WORK TO COMPLETE
Find the lines with the string "True" and return them.
>> BEGIN
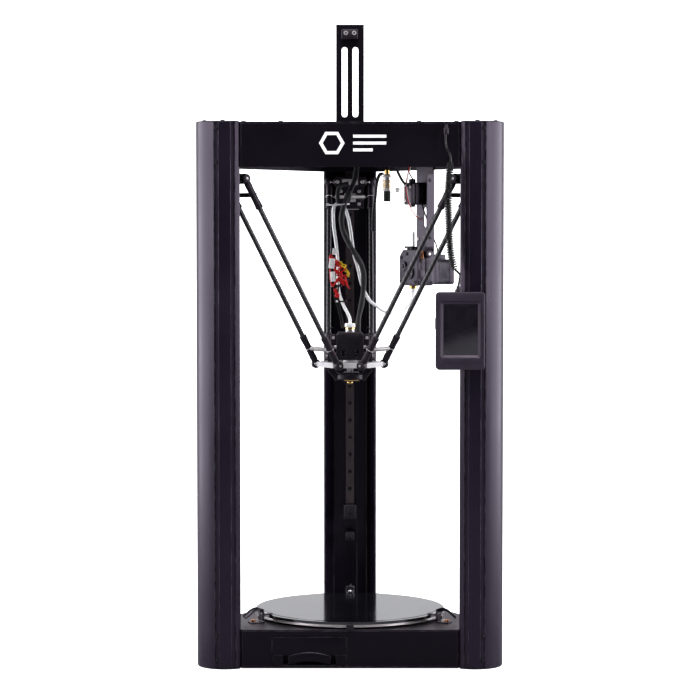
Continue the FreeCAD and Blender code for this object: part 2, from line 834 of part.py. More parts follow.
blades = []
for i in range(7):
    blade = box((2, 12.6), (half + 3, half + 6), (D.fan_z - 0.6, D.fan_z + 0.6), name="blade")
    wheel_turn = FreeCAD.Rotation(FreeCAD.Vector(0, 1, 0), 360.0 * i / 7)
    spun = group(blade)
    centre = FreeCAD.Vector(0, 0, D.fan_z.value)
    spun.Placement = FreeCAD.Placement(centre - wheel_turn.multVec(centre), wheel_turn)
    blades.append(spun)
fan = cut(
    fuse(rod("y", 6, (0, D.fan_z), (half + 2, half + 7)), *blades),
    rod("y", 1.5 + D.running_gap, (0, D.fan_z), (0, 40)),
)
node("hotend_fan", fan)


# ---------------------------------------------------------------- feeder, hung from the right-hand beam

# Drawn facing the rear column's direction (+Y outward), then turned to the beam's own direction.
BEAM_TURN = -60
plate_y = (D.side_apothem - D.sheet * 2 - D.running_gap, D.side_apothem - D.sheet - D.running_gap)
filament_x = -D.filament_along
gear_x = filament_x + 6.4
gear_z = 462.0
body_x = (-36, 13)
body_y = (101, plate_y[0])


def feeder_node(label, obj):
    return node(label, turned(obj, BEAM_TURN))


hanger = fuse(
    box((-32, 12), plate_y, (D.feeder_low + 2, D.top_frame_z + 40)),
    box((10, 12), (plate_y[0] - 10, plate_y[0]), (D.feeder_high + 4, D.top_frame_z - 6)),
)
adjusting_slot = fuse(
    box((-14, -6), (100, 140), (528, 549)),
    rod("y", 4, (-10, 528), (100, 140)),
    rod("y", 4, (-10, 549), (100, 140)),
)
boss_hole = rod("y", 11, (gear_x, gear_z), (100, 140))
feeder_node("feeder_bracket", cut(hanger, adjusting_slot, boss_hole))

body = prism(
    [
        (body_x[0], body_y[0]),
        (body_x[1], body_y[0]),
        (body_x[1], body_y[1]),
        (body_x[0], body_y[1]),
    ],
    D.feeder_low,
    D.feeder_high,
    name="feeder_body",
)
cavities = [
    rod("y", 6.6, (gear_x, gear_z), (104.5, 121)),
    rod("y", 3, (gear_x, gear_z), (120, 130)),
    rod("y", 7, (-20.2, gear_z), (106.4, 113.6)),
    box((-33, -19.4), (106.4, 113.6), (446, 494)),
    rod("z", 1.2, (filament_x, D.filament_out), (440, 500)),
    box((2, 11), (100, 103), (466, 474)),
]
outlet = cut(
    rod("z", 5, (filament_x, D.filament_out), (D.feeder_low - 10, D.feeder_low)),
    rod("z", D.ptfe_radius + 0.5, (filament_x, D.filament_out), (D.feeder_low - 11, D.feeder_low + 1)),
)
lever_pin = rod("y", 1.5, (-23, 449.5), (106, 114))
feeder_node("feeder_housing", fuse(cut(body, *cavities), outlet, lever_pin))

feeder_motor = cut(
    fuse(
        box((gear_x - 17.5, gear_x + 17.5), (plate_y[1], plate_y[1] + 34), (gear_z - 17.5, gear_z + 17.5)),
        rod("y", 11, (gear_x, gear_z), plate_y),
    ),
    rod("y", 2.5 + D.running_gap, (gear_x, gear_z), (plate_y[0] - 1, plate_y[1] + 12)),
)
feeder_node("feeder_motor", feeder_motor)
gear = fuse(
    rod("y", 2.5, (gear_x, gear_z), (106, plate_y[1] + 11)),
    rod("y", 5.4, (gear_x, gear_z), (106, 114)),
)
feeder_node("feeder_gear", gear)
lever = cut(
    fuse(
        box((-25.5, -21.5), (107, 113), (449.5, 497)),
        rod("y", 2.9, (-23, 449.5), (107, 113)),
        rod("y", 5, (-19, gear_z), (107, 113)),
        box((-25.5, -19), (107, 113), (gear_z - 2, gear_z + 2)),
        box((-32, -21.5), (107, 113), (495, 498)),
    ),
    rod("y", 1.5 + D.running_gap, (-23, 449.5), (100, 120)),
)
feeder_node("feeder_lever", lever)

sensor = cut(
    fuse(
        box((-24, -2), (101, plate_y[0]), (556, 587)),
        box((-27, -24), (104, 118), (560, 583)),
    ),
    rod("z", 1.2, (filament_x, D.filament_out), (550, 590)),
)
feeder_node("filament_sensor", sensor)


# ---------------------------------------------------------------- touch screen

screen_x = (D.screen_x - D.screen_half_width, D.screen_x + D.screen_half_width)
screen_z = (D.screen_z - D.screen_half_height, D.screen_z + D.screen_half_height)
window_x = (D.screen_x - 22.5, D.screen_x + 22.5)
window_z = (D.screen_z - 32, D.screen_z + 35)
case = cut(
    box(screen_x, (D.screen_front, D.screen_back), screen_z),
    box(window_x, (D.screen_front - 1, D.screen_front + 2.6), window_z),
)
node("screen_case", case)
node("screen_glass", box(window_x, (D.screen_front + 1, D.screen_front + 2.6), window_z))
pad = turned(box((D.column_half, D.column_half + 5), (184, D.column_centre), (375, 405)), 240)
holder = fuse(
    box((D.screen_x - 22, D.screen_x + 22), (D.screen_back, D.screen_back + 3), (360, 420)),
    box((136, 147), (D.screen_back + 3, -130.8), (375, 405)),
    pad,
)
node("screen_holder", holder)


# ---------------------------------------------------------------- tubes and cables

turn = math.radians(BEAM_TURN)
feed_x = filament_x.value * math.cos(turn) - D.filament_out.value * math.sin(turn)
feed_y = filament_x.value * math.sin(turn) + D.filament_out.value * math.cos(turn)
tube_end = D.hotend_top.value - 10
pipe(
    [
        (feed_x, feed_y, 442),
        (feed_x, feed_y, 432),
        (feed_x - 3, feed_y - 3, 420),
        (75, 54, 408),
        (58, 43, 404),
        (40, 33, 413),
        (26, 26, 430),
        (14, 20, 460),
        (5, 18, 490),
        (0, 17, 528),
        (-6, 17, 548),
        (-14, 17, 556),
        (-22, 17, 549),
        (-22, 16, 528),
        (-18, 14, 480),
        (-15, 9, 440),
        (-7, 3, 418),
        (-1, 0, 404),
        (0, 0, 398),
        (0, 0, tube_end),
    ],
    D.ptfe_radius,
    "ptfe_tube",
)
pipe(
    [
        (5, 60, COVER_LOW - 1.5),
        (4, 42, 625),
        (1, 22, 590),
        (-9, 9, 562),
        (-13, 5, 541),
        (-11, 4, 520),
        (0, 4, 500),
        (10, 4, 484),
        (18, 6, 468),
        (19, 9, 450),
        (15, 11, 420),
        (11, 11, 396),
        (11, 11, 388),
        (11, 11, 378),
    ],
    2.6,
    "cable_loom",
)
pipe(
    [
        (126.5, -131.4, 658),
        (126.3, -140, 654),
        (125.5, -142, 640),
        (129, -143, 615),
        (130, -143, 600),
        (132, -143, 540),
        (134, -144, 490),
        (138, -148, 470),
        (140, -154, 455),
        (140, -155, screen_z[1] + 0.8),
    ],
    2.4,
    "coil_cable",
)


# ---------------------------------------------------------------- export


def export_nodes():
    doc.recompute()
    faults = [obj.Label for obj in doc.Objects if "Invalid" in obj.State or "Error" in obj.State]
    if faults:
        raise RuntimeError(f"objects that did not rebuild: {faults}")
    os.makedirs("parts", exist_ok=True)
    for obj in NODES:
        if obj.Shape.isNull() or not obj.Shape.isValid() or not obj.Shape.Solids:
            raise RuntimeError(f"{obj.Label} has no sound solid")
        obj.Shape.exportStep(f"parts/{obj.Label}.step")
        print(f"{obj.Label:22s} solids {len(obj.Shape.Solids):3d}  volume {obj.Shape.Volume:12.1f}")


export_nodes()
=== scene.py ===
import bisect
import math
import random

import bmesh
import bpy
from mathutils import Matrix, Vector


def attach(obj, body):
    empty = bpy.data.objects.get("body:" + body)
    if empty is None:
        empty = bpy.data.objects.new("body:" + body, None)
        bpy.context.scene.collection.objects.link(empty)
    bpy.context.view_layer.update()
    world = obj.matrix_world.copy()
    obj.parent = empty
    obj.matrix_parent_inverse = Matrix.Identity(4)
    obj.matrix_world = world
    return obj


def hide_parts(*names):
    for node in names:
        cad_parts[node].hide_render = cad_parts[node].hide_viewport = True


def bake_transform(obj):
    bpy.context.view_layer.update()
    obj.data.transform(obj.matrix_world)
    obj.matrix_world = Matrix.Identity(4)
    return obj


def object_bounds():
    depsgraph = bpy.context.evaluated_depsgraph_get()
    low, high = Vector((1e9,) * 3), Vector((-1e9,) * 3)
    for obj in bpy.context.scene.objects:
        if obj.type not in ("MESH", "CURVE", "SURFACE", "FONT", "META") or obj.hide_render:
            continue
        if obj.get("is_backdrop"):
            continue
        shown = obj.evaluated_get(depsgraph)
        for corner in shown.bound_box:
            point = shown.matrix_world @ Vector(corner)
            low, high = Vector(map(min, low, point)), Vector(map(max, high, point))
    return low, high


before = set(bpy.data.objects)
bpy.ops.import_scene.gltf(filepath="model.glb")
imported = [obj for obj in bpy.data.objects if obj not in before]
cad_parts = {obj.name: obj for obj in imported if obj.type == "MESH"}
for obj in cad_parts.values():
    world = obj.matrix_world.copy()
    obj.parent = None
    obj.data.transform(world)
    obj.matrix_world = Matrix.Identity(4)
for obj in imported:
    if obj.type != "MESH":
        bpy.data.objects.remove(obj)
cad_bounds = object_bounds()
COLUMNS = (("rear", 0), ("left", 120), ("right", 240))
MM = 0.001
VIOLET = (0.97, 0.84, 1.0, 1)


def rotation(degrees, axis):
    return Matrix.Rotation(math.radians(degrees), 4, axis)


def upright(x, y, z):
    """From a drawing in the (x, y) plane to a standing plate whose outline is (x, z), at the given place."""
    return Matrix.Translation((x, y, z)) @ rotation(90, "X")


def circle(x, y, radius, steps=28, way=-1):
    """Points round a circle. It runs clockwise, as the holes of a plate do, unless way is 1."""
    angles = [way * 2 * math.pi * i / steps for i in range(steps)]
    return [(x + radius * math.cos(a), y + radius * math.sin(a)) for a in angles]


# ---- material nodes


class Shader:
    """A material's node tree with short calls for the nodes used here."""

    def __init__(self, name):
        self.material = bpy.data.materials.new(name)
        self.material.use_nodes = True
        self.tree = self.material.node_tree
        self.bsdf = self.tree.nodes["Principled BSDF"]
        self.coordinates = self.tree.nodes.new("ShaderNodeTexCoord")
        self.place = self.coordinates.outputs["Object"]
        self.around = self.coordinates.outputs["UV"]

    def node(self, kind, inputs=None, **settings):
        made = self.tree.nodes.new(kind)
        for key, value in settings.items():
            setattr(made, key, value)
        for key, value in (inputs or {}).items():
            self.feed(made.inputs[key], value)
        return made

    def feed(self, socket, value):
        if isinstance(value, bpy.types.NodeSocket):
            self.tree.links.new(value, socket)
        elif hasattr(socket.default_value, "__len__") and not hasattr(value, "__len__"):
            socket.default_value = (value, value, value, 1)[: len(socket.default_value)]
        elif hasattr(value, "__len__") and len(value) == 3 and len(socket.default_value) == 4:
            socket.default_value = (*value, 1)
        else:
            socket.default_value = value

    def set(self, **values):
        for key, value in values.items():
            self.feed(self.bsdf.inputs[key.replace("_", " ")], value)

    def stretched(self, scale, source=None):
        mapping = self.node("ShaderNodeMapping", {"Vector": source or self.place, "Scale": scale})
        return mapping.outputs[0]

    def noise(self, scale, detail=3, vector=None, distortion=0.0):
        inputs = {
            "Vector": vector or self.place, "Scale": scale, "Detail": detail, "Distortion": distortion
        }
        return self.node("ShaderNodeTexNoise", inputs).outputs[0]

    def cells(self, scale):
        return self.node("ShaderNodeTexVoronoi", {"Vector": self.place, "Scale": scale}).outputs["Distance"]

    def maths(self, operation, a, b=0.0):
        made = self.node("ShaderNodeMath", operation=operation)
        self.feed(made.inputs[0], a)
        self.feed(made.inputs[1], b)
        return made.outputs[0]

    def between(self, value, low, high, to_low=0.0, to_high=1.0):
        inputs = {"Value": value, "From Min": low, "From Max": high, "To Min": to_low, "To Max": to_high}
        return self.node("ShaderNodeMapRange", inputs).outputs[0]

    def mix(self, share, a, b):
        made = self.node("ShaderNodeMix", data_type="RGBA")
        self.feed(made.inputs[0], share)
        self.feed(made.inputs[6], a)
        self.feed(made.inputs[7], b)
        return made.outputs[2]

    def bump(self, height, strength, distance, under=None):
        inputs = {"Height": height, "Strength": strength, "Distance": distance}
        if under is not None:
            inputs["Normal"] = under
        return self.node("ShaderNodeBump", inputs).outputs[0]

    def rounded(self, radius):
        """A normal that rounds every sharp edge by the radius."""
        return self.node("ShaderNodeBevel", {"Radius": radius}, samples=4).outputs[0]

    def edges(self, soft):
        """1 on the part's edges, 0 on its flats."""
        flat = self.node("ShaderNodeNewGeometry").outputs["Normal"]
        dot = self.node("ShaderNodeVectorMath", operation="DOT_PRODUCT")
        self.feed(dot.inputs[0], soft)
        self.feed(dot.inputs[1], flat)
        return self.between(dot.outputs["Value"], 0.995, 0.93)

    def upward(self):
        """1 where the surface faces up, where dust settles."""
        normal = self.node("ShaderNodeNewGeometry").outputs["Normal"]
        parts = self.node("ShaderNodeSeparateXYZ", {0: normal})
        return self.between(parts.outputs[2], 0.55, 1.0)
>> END
COMPLETE RESPONSE
    os.makedirs("parts", exist_ok=True)
        cad_parts[node].hide_render = cad_parts[node].hide_viewport = True
        self.material.use_nodes = True